** What you have to do **
Every line of the data must be copied exactly.

** Data extract **
────────────────────────────────────────

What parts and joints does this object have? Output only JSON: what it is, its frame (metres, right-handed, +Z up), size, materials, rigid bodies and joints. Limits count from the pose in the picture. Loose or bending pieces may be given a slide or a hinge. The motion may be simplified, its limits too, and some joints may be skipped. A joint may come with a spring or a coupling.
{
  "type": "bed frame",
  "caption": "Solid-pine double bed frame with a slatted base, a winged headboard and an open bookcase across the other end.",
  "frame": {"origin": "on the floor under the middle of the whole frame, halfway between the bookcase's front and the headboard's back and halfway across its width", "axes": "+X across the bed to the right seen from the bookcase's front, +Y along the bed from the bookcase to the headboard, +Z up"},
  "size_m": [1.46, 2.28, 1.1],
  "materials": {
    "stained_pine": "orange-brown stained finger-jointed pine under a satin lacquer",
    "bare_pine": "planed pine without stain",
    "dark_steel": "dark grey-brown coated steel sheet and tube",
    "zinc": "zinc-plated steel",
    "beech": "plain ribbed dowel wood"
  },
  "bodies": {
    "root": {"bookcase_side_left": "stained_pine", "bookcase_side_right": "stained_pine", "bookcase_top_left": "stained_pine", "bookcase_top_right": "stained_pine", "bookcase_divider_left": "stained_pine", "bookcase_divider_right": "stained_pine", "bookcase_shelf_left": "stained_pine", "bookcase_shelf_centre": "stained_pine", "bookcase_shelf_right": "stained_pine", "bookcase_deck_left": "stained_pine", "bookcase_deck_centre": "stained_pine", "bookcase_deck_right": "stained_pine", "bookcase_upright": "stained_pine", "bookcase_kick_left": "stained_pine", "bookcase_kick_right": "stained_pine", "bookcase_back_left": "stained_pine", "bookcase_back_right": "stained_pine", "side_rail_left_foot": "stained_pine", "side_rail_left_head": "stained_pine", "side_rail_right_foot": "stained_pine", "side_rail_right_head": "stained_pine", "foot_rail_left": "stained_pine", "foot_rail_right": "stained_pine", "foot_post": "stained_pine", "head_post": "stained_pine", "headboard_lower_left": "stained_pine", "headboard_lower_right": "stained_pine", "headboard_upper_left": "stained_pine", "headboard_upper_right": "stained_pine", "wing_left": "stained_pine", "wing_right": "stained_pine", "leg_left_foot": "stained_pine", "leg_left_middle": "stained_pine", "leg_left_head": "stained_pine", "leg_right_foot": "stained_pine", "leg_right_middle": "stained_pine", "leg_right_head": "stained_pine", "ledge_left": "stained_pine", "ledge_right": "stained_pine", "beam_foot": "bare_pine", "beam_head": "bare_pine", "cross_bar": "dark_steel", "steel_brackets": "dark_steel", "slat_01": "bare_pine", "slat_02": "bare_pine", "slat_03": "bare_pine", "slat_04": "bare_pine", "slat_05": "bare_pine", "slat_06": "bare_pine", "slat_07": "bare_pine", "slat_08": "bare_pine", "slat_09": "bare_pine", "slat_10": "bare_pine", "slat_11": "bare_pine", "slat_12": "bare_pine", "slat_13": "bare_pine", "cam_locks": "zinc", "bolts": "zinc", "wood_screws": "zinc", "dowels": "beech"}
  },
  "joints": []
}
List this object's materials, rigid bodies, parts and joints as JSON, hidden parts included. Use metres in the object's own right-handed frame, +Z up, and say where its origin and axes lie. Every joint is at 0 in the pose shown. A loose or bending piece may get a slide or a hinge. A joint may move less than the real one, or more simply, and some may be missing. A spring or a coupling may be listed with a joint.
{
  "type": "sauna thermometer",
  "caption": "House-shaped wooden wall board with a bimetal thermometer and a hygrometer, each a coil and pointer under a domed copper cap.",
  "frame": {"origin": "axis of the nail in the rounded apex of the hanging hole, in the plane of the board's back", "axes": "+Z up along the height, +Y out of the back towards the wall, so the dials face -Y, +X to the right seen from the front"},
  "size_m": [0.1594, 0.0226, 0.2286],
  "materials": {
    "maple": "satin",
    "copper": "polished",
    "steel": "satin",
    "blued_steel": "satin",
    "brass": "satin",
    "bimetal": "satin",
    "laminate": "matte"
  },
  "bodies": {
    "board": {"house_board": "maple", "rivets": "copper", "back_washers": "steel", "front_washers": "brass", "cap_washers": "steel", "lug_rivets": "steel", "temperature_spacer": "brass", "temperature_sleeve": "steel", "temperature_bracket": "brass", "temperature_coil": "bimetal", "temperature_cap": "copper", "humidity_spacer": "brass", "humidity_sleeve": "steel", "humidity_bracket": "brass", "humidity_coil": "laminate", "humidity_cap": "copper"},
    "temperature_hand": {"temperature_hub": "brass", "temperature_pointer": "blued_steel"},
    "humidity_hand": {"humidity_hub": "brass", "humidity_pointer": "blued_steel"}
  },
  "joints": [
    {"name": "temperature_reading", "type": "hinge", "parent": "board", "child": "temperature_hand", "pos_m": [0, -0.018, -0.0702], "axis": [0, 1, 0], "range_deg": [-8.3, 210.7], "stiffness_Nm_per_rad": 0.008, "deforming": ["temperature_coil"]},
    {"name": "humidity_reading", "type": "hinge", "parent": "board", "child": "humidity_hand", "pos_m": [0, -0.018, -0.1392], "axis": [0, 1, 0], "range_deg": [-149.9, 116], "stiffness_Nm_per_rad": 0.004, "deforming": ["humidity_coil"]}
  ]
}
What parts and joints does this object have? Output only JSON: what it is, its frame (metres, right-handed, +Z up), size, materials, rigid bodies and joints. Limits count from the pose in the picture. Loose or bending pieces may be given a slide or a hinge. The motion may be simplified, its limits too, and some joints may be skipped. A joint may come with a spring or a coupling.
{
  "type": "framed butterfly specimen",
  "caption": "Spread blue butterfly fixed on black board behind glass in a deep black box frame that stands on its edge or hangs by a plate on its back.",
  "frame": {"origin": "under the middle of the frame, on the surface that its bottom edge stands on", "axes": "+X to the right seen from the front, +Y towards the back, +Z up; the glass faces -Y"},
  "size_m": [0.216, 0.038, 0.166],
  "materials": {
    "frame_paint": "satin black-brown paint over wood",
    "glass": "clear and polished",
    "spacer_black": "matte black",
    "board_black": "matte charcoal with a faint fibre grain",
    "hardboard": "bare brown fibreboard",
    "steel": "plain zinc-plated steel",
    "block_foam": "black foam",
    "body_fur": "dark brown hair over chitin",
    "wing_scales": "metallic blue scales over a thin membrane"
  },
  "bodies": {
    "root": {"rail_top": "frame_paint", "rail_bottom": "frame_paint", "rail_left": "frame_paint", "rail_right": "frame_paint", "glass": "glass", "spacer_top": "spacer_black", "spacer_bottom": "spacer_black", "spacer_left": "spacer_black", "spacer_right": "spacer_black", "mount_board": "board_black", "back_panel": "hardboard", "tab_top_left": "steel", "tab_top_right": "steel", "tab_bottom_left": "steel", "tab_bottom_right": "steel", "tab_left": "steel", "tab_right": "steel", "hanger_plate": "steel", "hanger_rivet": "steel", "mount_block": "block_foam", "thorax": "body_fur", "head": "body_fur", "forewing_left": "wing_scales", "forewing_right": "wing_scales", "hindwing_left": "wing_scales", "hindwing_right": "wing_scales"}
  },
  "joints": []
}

────────────────────────────────────────

** Complete response **
What parts and joints does this object have? Output only JSON: what it is, its frame (metres, right-handed, +Z up), size, materials, rigid bodies and joints. Limits count from the pose in the picture. Loose or bending pieces may be given a slide or a hinge. The motion may be simplified, its limits too, and some joints may be skipped. A joint may come with a spring or a coupling.
{
  "type": "bed frame",
  "caption": "Solid-pine double bed frame with a slatted base, a winged headboard and an open bookcase across the other end.",
  "frame": {"origin": "on the floor under the middle of the whole frame, halfway between the bookcase's front and the headboard's back and halfway across its width", "axes": "+X across the bed to the right seen from the bookcase's front, +Y along the bed from the bookcase to the headboard, +Z up"},
  "size_m": [1.46, 2.28, 1.1],
  "materials": {
    "stained_pine": "orange-brown stained finger-jointed pine under a satin lacquer",
    "bare_pine": "planed pine without stain",
    "dark_steel": "dark grey-brown coated steel sheet and tube",
    "zinc": "zinc-plated steel",
    "beech": "plain ribbed dowel wood"
  },
  "bodies": {
    "root": {"bookcase_side_left": "stained_pine", "bookcase_side_right": "stained_pine", "bookcase_top_left": "stained_pine", "bookcase_top_right": "stained_pine", "bookcase_divider_left": "stained_pine", "bookcase_divider_right": "stained_pine", "bookcase_shelf_left": "stained_pine", "bookcase_shelf_centre": "stained_pine", "bookcase_shelf_right": "stained_pine", "bookcase_deck_left": "stained_pine", "bookcase_deck_centre": "stained_pine", "bookcase_deck_right": "stained_pine", "bookcase_upright": "stained_pine", "bookcase_kick_left": "stained_pine", "bookcase_kick_right": "stained_pine", "bookcase_back_left": "stained_pine", "bookcase_back_right": "stained_pine", "side_rail_left_foot": "stained_pine", "side_rail_left_head": "stained_pine", "side_rail_right_foot": "stained_pine", "side_rail_right_head": "stained_pine", "foot_rail_left": "stained_pine", "foot_rail_right": "stained_pine", "foot_post": "stained_pine", "head_post": "stained_pine", "headboard_lower_left": "stained_pine", "headboard_lower_right": "stained_pine", "headboard_upper_left": "stained_pine", "headboard_upper_right": "stained_pine", "wing_left": "stained_pine", "wing_right": "stained_pine", "leg_left_foot": "stained_pine", "leg_left_middle": "stained_pine", "leg_left_head": "stained_pine", "leg_right_foot": "stained_pine", "leg_right_middle": "stained_pine", "leg_right_head": "stained_pine", "ledge_left": "stained_pine", "ledge_right": "stained_pine", "beam_foot": "bare_pine", "beam_head": "bare_pine", "cross_bar": "dark_steel", "steel_brackets": "dark_steel", "slat_01": "bare_pine", "slat_02": "bare_pine", "slat_03": "bare_pine", "slat_04": "bare_pine", "slat_05": "bare_pine", "slat_06": "bare_pine", "slat_07": "bare_pine", "slat_08": "bare_pine", "slat_09": "bare_pine", "slat_10": "bare_pine", "slat_11": "bare_pine", "slat_12": "bare_pine", "slat_13": "bare_pine", "cam_locks": "zinc", "bolts": "zinc", "wood_screws": "zinc", "dowels": "beech"}
  },
  "joints": []
}
List this object's materials, rigid bodies, parts and joints as JSON, hidden parts included. Use metres in the object's own right-handed frame, +Z up, and say where its origin and axes lie. Every joint is at 0 in the pose shown. A loose or bending piece may get a slide or a hinge. A joint may move less than the real one, or more simply, and some may be missing. A spring or a coupling may be listed with a joint.
{
  "type": "sauna thermometer",
  "caption": "House-shaped wooden wall board with a bimetal thermometer and a hygrometer, each a coil and pointer under a domed copper cap.",
  "frame": {"origin": "axis of the nail in the rounded apex of the hanging hole, in the plane of the board's back", "axes": "+Z up along the height, +Y out of the back towards the wall, so the dials face -Y, +X to the right seen from the front"},
  "size_m": [0.1594, 0.0226, 0.2286],
  "materials": {
    "maple": "satin",
    "copper": "polished",
    "steel": "satin",
    "blued_steel": "satin",
    "brass": "satin",
    "bimetal": "satin",
    "laminate": "matte"
  },
  "bodies": {
    "board": {"house_board": "maple", "rivets": "copper", "back_washers": "steel", "front_washers": "brass", "cap_washers": "steel", "lug_rivets": "steel", "temperature_spacer": "brass", "temperature_sleeve": "steel", "temperature_bracket": "brass", "temperature_coil": "bimetal", "temperature_cap": "copper", "humidity_spacer": "brass", "humidity_sleeve": "steel", "humidity_bracket": "brass", "humidity_coil": "laminate", "humidity_cap": "copper"},
    "temperature_hand": {"temperature_hub": "brass", "temperature_pointer": "blued_steel"},
    "humidity_hand": {"humidity_hub": "brass", "humidity_pointer": "blued_steel"}
  },
  "joints": [
    {"name": "temperature_reading", "type": "hinge", "parent": "board", "child": "temperature_hand", "pos_m": [0, -0.018, -0.0702], "axis": [0, 1, 0], "range_deg": [-8.3, 210.7], "stiffness_Nm_per_rad": 0.008, "deforming": ["temperature_coil"]},
    {"name": "humidity_reading", "type": "hinge", "parent": "board", "child": "humidity_hand", "pos_m": [0, -0.018, -0.1392], "axis": [0, 1, 0], "range_deg": [-149.9, 116], "stiffness_Nm_per_rad": 0.004, "deforming": ["humidity_coil"]}
  ]
}
What parts and joints does this object have? Output only JSON: what it is, its frame (metres, right-handed, +Z up), size, materials, rigid bodies and joints. Limits count from the pose in the picture. Loose or bending pieces may be given a slide or a hinge. The motion may be simplified, its limits too, and some joints may be skipped. A joint may come with a spring or a coupling.
{
  "type": "framed butterfly specimen",
  "caption": "Spread blue butterfly fixed on black board behind glass in a deep black box frame that stands on its edge or hangs by a plate on its back.",
  "frame": {"origin": "under the middle of the frame, on the surface that its bottom edge stands on", "axes": "+X to the right seen from the front, +Y towards the back, +Z up; the glass faces -Y"},
  "size_m": [0.216, 0.038, 0.166],
  "materials": {
    "frame_paint": "satin black-brown paint over wood",
    "glass": "clear and polished",
    "spacer_black": "matte black",
    "board_black": "matte charcoal with a faint fibre grain",
    "hardboard": "bare brown fibreboard",
    "steel": "plain zinc-plated steel",
    "block_foam": "black foam",
    "body_fur": "dark brown hair over chitin",
    "wing_scales": "metallic blue scales over a thin membrane"
  },
  "bodies": {
    "root": {"rail_top": "frame_paint", "rail_bottom": "frame_paint", "rail_left": "frame_paint", "rail_right": "frame_paint", "glass": "glass", "spacer_top": "spacer_black", "spacer_bottom": "spacer_black", "spacer_left": "spacer_black", "spacer_right": "spacer_black", "mount_board": "board_black", "back_panel": "hardboard", "tab_top_left": "steel", "tab_top_right": "steel", "tab_bottom_left": "steel", "tab_bottom_right": "steel", "tab_left": "steel", "tab_right": "steel", "hanger_plate": "steel", "hanger_rivet": "steel", "mount_block": "block_foam", "thorax": "body_fur", "head": "body_fur", "forewing_left": "wing_scales", "forewing_right": "wing_scales", "hindwing_left": "wing_scales", "hindwing_right": "wing_scales"}
  },
  "joints": []
}